Occorre poi rivedere le relazioni commerciali con la Cina. Mai, afferma Trump, previsione fu più sballata di quella fatta da Bill Clinton nel 2000, all’atto di annunciare l’ingresso della Cina nel Wto. Anziché aprire all’America il mercato cinese, com’era stato promesso, decine di migliaia le imprese statunitensi hanno chiuso i battenti e una decina di milioni di posti di lavoro sono stati persi. Non esiste free trade se non c’è fair trade: ci vuole reciprocità da parte della Cina nell’aprire il suo mercato; sono inaccettabili le condizioni di condividere le conoscenze tecnologiche americane per poter produrre in Cina; bisogna eliminare tutti gli aiuti statali diretti e indiretti che falsano la concorrenza e, soprattutto, bisogna mettere fine al dumping sociale ed ambientale derivante dall’adozione di standard meno cogenti. Ci sono dei veri e propri «paradisi dell’inquinamento» che vanno banditi. Trump promette che nel giorno stesso del suo insediamento come presidente il Dipartimento del Tesoro designerà la Cina come soggetto manipolatore delle valute: se non è guerra aperta, poco ci manca.
Ridurre il deficit estero e il debito pubblico sono quindi obiettivi altamente strategici, perché servono a eliminare un’elevata vulnerabilità americana. La riforma dell’immigrazione è un altro capitolo fondamentale: l’attacco è portato alle lobby padronali che manovrano all’interno di entrambi i partiti del Congresso. È noto che la manodopera illegale costa meno, ha meno diritti e rappresenta un fattore di arricchimento usato senza scrupoli. La criminalità organizzata prolifera e si arricchisce: per questo vanno controllate le frontiere con il Messico e va data la preferenza assoluta alla manodopera americana rispetto agli immigrati.

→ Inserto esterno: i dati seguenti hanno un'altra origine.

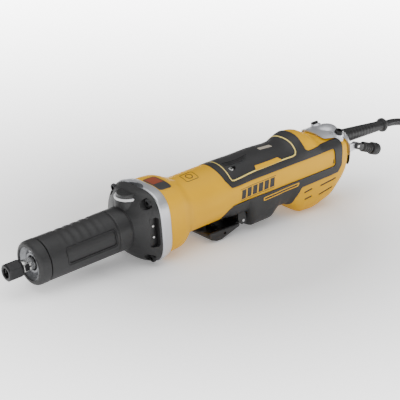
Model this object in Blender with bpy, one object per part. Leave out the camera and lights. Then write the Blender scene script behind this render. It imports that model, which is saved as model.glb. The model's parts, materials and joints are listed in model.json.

C’è infine la riforma fiscale, che dovrebbe essere neutrale dal punto di vista del gettito: prevede tre sole aliquote per i redditi da lavoro, oltre a una no tax area che copre i single fino a 25 mila dollari e le coppie sposate fino a 50 mila dollari. La prima aliquota del 10% fino, rispettivamente, a 50 mila e 100 mila dollari; la seconda del 20% fino a 150 mila e 300 mila; la terza del 25% sui redditi ulteriori. Per i redditi da capitale sono previste due aliquote, del 15% e del 20%, che si applicano sugli scaglioni della seconda e terza aliquota di imposta sui redditi da lavoro. Ci sono misure fiscali una tantum, con uno scudo al 10% sul rimpatrio dei capitali detenuti all’estero, l’eliminazione dell’esenzione d’imposta per i guadagni effettuati all’estero fino al rimpatrio, la riduzione della corporate tax al 15% al fine di rendere competitiva la fiscalità americana.
Se non si promettono tagli alle tasse, non è una campagna elettorale come si deve. Quella di Trump rispetta le regole, e comincia con i fuochi d’artificio: ce n’è per tutti. Ci saranno guerre economiche. Se la globalizzazione finanziaria è già un ricordo, anche l’unipolarismo politico e militare americano finanziato a debito non regge. La terra non è più piatta, ma rotonda. Alla ricerca di nuovi equilibri, più che girare, ruzzola.